> **TO BE DONE**:
Write out every entry exactly as it stands.

(Records from a data source)
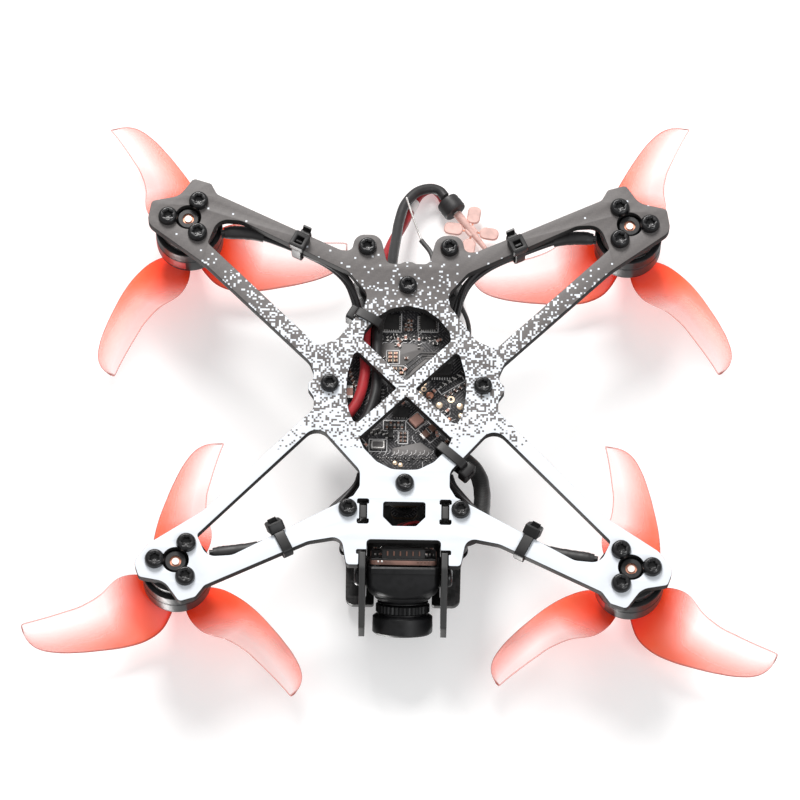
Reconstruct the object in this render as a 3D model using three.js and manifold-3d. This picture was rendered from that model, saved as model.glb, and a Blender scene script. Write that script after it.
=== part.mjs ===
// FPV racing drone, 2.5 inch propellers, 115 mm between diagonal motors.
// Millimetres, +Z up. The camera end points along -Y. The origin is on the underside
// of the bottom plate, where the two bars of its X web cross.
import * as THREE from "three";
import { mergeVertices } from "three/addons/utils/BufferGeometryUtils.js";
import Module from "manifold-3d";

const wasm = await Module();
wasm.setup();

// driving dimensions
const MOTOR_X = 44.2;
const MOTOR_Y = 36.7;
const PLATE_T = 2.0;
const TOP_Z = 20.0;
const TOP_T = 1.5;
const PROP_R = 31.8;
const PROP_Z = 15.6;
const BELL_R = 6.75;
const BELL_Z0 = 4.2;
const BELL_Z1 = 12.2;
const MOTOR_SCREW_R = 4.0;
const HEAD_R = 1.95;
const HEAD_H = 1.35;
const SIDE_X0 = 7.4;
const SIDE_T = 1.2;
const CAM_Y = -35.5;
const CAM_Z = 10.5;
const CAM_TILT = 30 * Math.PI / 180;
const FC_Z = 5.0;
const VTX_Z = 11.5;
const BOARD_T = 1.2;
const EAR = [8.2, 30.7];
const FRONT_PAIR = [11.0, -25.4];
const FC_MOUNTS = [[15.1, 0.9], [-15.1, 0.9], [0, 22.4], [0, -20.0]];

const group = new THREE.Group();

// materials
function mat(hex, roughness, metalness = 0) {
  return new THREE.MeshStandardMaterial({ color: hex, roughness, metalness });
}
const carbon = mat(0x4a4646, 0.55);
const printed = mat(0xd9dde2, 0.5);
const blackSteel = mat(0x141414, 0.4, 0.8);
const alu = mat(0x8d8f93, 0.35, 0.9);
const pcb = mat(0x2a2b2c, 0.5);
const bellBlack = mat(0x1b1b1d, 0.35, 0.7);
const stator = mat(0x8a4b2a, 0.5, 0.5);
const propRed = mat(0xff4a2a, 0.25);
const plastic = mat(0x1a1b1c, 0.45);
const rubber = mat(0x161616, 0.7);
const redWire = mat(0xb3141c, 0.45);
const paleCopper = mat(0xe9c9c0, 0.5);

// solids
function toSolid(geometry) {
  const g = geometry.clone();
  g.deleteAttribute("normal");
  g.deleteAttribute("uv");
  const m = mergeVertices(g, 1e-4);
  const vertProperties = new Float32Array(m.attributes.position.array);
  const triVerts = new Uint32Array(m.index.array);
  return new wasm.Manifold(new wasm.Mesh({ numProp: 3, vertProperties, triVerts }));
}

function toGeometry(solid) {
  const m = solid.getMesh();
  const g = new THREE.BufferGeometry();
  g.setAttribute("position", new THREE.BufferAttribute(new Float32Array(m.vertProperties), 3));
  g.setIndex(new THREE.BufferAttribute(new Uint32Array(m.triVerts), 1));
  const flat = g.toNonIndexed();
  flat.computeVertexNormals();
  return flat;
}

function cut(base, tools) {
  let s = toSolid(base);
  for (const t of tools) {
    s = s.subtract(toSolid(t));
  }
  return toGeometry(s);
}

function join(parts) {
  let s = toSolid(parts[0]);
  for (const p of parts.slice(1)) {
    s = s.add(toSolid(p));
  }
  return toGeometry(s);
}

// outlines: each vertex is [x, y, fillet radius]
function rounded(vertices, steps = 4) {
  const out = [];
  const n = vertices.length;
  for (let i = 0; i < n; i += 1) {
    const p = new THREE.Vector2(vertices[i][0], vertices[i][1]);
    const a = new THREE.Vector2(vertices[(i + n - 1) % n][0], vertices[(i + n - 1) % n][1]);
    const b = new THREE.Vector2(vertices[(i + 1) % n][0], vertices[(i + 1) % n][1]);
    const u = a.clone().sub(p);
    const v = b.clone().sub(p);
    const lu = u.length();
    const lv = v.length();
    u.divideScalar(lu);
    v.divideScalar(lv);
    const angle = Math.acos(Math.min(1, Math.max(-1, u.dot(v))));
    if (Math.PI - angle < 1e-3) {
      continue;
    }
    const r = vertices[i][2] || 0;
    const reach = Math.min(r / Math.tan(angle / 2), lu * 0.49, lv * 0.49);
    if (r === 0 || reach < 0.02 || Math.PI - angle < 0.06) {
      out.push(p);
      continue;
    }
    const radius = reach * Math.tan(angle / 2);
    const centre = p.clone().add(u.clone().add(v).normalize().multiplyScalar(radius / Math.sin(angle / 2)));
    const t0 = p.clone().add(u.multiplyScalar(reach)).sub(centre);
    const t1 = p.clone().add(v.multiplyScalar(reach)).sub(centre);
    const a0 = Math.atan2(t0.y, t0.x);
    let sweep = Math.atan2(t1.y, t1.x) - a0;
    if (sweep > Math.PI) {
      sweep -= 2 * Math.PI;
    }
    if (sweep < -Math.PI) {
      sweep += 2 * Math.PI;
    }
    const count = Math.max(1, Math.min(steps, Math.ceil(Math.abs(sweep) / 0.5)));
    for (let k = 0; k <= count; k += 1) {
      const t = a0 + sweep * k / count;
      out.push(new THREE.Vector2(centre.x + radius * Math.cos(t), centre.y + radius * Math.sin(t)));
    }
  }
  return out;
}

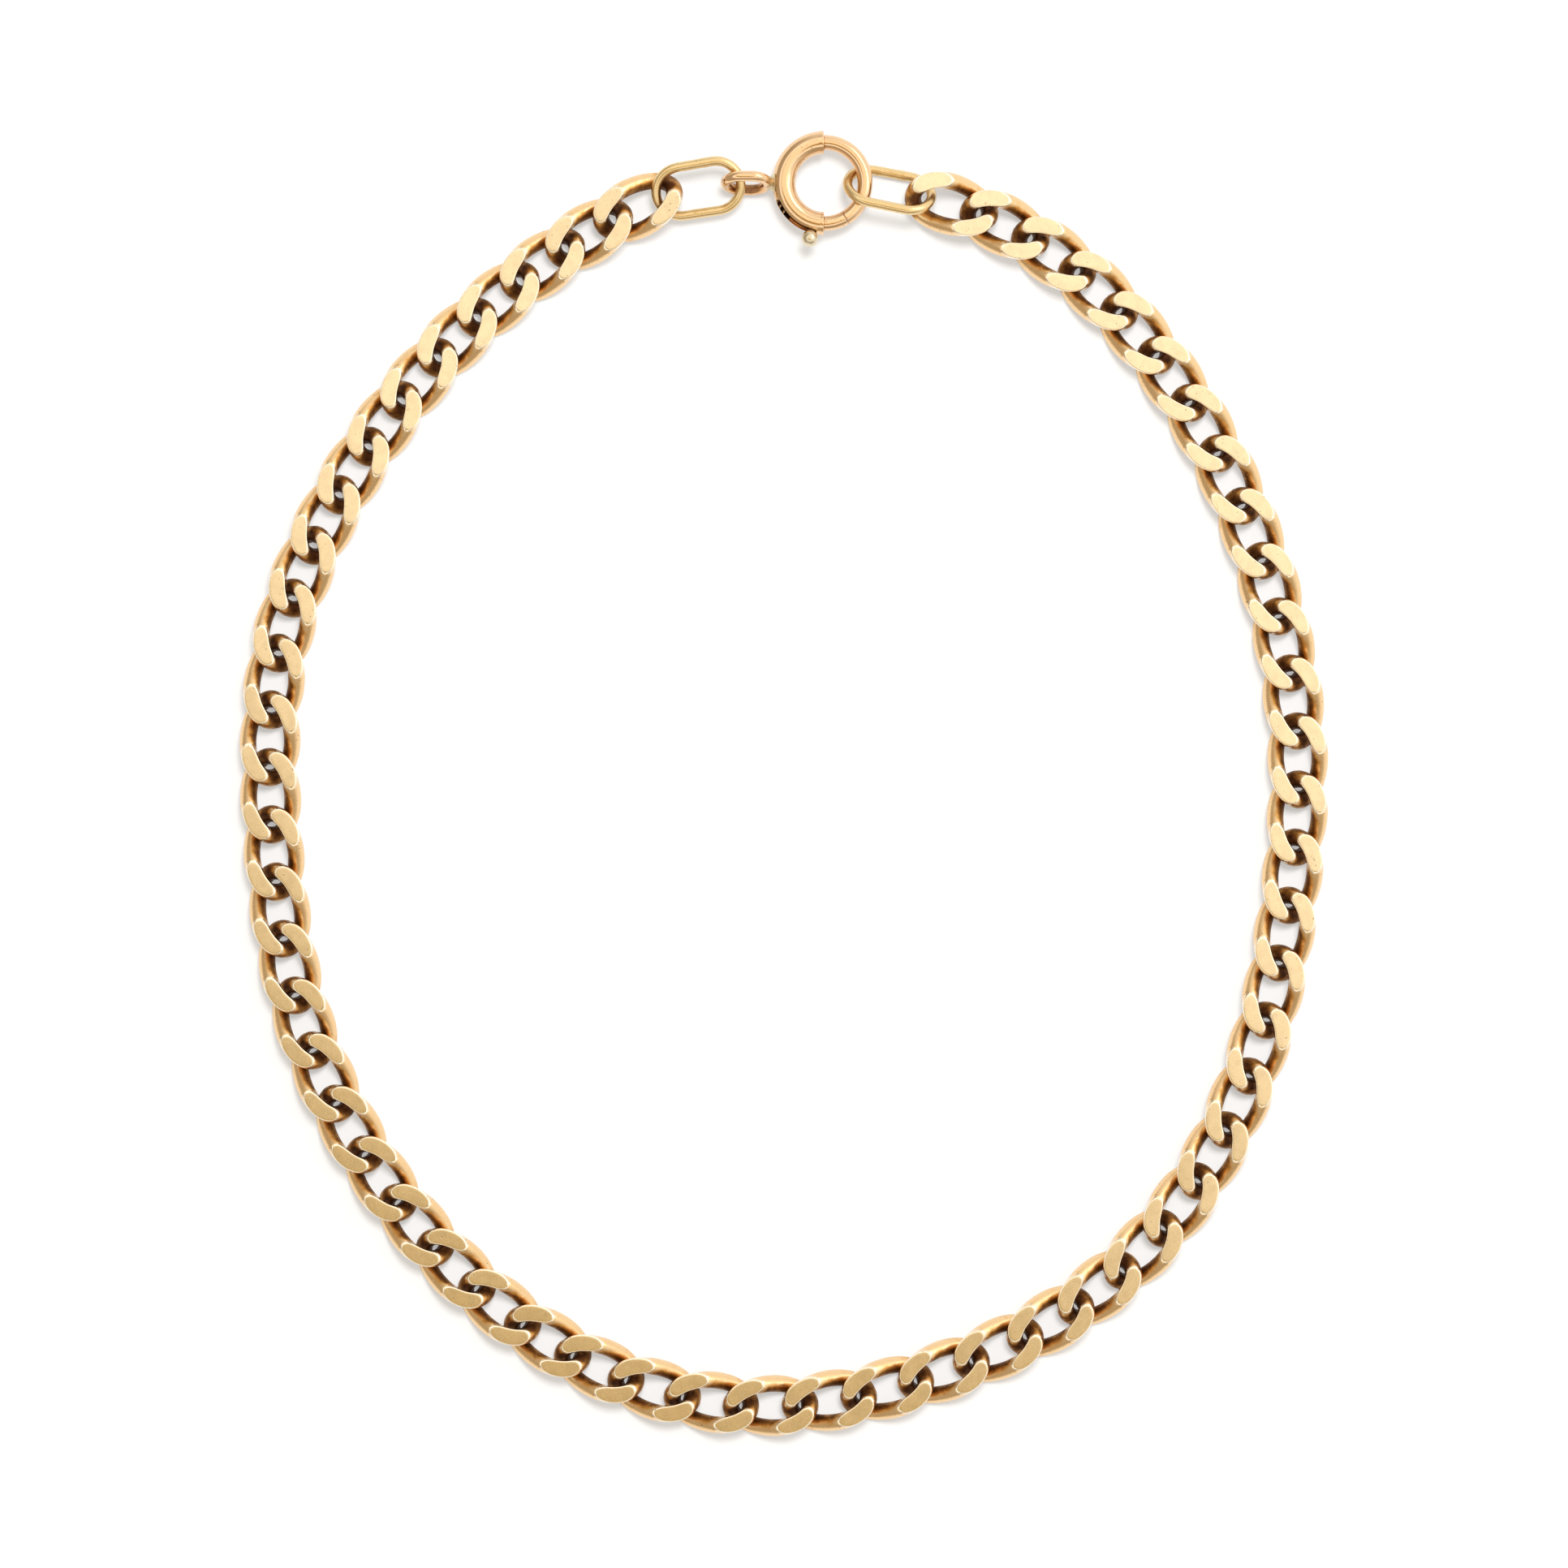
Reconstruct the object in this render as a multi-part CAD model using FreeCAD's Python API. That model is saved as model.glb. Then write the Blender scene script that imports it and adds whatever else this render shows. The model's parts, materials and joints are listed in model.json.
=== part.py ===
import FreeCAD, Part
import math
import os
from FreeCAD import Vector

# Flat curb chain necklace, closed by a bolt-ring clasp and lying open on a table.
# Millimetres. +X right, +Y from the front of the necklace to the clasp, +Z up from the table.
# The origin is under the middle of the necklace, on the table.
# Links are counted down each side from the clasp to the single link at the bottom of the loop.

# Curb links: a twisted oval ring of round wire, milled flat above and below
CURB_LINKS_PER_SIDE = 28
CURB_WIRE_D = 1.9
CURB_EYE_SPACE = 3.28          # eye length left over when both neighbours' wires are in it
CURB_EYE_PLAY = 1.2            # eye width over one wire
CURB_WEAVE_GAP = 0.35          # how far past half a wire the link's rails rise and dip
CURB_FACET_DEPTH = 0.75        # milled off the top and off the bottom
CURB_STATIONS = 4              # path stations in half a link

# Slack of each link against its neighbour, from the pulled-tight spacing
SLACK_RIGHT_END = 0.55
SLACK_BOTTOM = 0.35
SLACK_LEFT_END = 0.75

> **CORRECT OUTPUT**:
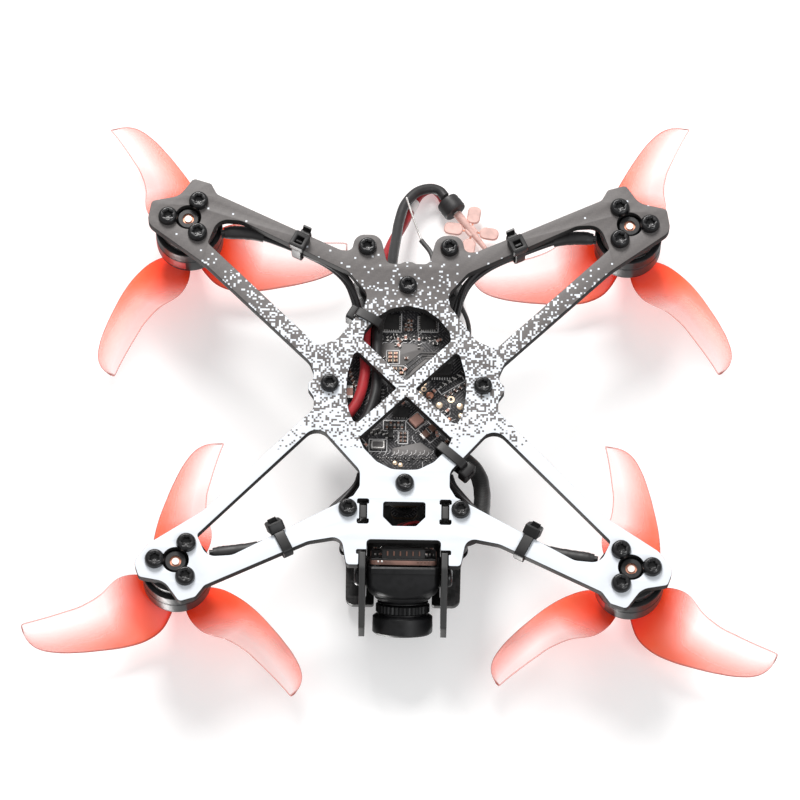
Reconstruct the object in this render as a 3D model using three.js and manifold-3d. This picture was rendered from that model, saved as model.glb, and a Blender scene script. Write that script after it.
=== part.mjs ===
// FPV racing drone, 2.5 inch propellers, 115 mm between diagonal motors.
// Millimetres, +Z up. The camera end points along -Y. The origin is on the underside
// of the bottom plate, where the two bars of its X web cross.
import * as THREE from "three";
import { mergeVertices } from "three/addons/utils/BufferGeometryUtils.js";
import Module from "manifold-3d";

const wasm = await Module();
wasm.setup();

// driving dimensions
const MOTOR_X = 44.2;
const MOTOR_Y = 36.7;
const PLATE_T = 2.0;
const TOP_Z = 20.0;
const TOP_T = 1.5;
const PROP_R = 31.8;
const PROP_Z = 15.6;
const BELL_R = 6.75;
const BELL_Z0 = 4.2;
const BELL_Z1 = 12.2;
const MOTOR_SCREW_R = 4.0;
const HEAD_R = 1.95;
const HEAD_H = 1.35;
const SIDE_X0 = 7.4;
const SIDE_T = 1.2;
const CAM_Y = -35.5;
const CAM_Z = 10.5;
const CAM_TILT = 30 * Math.PI / 180;
const FC_Z = 5.0;
const VTX_Z = 11.5;
const BOARD_T = 1.2;
const EAR = [8.2, 30.7];
const FRONT_PAIR = [11.0, -25.4];
const FC_MOUNTS = [[15.1, 0.9], [-15.1, 0.9], [0, 22.4], [0, -20.0]];

const group = new THREE.Group();

// materials
function mat(hex, roughness, metalness = 0) {
  return new THREE.MeshStandardMaterial({ color: hex, roughness, metalness });
}
const carbon = mat(0x4a4646, 0.55);
const printed = mat(0xd9dde2, 0.5);
const blackSteel = mat(0x141414, 0.4, 0.8);
const alu = mat(0x8d8f93, 0.35, 0.9);
const pcb = mat(0x2a2b2c, 0.5);
const bellBlack = mat(0x1b1b1d, 0.35, 0.7);
const stator = mat(0x8a4b2a, 0.5, 0.5);
const propRed = mat(0xff4a2a, 0.25);
const plastic = mat(0x1a1b1c, 0.45);
const rubber = mat(0x161616, 0.7);
const redWire = mat(0xb3141c, 0.45);
const paleCopper = mat(0xe9c9c0, 0.5);

// solids
function toSolid(geometry) {
  const g = geometry.clone();
  g.deleteAttribute("normal");
  g.deleteAttribute("uv");
  const m = mergeVertices(g, 1e-4);
  const vertProperties = new Float32Array(m.attributes.position.array);
  const triVerts = new Uint32Array(m.index.array);
  return new wasm.Manifold(new wasm.Mesh({ numProp: 3, vertProperties, triVerts }));
}

function toGeometry(solid) {
  const m = solid.getMesh();
  const g = new THREE.BufferGeometry();
  g.setAttribute("position", new THREE.BufferAttribute(new Float32Array(m.vertProperties), 3));
  g.setIndex(new THREE.BufferAttribute(new Uint32Array(m.triVerts), 1));
  const flat = g.toNonIndexed();
  flat.computeVertexNormals();
  return flat;
}

function cut(base, tools) {
  let s = toSolid(base);
  for (const t of tools) {
    s = s.subtract(toSolid(t));
  }
  return toGeometry(s);
}

function join(parts) {
  let s = toSolid(parts[0]);
  for (const p of parts.slice(1)) {
    s = s.add(toSolid(p));
  }
  return toGeometry(s);
}

// outlines: each vertex is [x, y, fillet radius]
function rounded(vertices, steps = 4) {
  const out = [];
  const n = vertices.length;
  for (let i = 0; i < n; i += 1) {
    const p = new THREE.Vector2(vertices[i][0], vertices[i][1]);
    const a = new THREE.Vector2(vertices[(i + n - 1) % n][0], vertices[(i + n - 1) % n][1]);
    const b = new THREE.Vector2(vertices[(i + 1) % n][0], vertices[(i + 1) % n][1]);
    const u = a.clone().sub(p);
    const v = b.clone().sub(p);
    const lu = u.length();
    const lv = v.length();
    u.divideScalar(lu);
    v.divideScalar(lv);
    const angle = Math.acos(Math.min(1, Math.max(-1, u.dot(v))));
    if (Math.PI - angle < 1e-3) {
      continue;
    }
    const r = vertices[i][2] || 0;
    const reach = Math.min(r / Math.tan(angle / 2), lu * 0.49, lv * 0.49);
    if (r === 0 || reach < 0.02 || Math.PI - angle < 0.06) {
      out.push(p);
      continue;
    }
    const radius = reach * Math.tan(angle / 2);
    const centre = p.clone().add(u.clone().add(v).normalize().multiplyScalar(radius / Math.sin(angle / 2)));
    const t0 = p.clone().add(u.multiplyScalar(reach)).sub(centre);
    const t1 = p.clone().add(v.multiplyScalar(reach)).sub(centre);
    const a0 = Math.atan2(t0.y, t0.x);
    let sweep = Math.atan2(t1.y, t1.x) - a0;
    if (sweep > Math.PI) {
      sweep -= 2 * Math.PI;
    }
    if (sweep < -Math.PI) {
      sweep += 2 * Math.PI;
    }
    const count = Math.max(1, Math.min(steps, Math.ceil(Math.abs(sweep) / 0.5)));
    for (let k = 0; k <= count; k += 1) {
      const t = a0 + sweep * k / count;
      out.push(new THREE.Vector2(centre.x + radius * Math.cos(t), centre.y + radius * Math.sin(t)));
    }
  }
  return out;
}

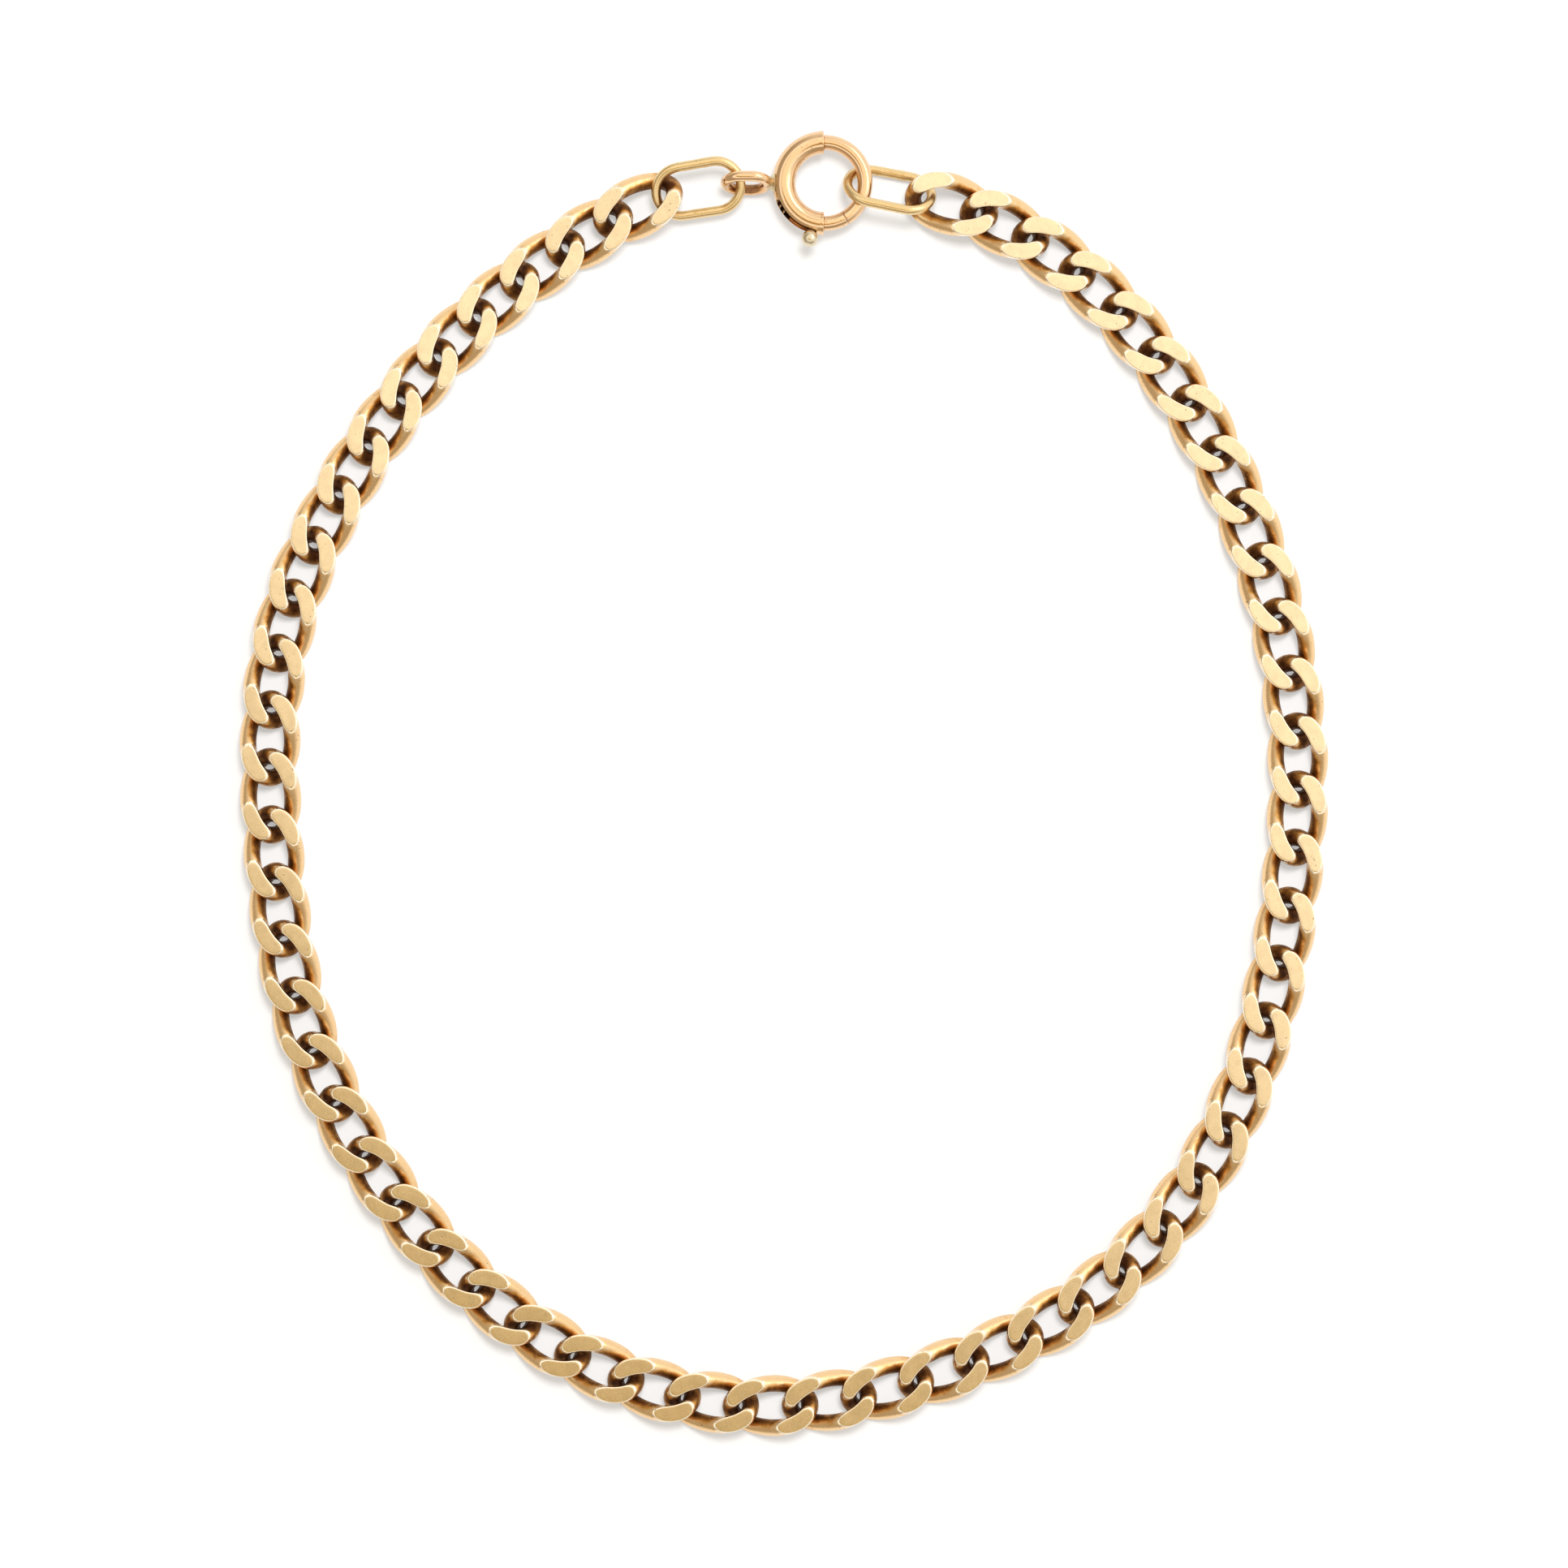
Reconstruct the object in this render as a multi-part CAD model using FreeCAD's Python API. That model is saved as model.glb. Then write the Blender scene script that imports it and adds whatever else this render shows. The model's parts, materials and joints are listed in model.json.
=== part.py ===
import FreeCAD, Part
import math
import os
from FreeCAD import Vector

# Flat curb chain necklace, closed by a bolt-ring clasp and lying open on a table.
# Millimetres. +X right, +Y from the front of the necklace to the clasp, +Z up from the table.
# The origin is under the middle of the necklace, on the table.
# Links are counted down each side from the clasp to the single link at the bottom of the loop.

# Curb links: a twisted oval ring of round wire, milled flat above and below
CURB_LINKS_PER_SIDE = 28
CURB_WIRE_D = 1.9
CURB_EYE_SPACE = 3.28          # eye length left over when both neighbours' wires are in it
CURB_EYE_PLAY = 1.2            # eye width over one wire
CURB_WEAVE_GAP = 0.35          # how far past half a wire the link's rails rise and dip
CURB_FACET_DEPTH = 0.75        # milled off the top and off the bottom
CURB_STATIONS = 4              # path stations in half a link

# Slack of each link against its neighbour, from the pulled-tight spacing
SLACK_RIGHT_END = 0.55
SLACK_BOTTOM = 0.35
SLACK_LEFT_END = 0.75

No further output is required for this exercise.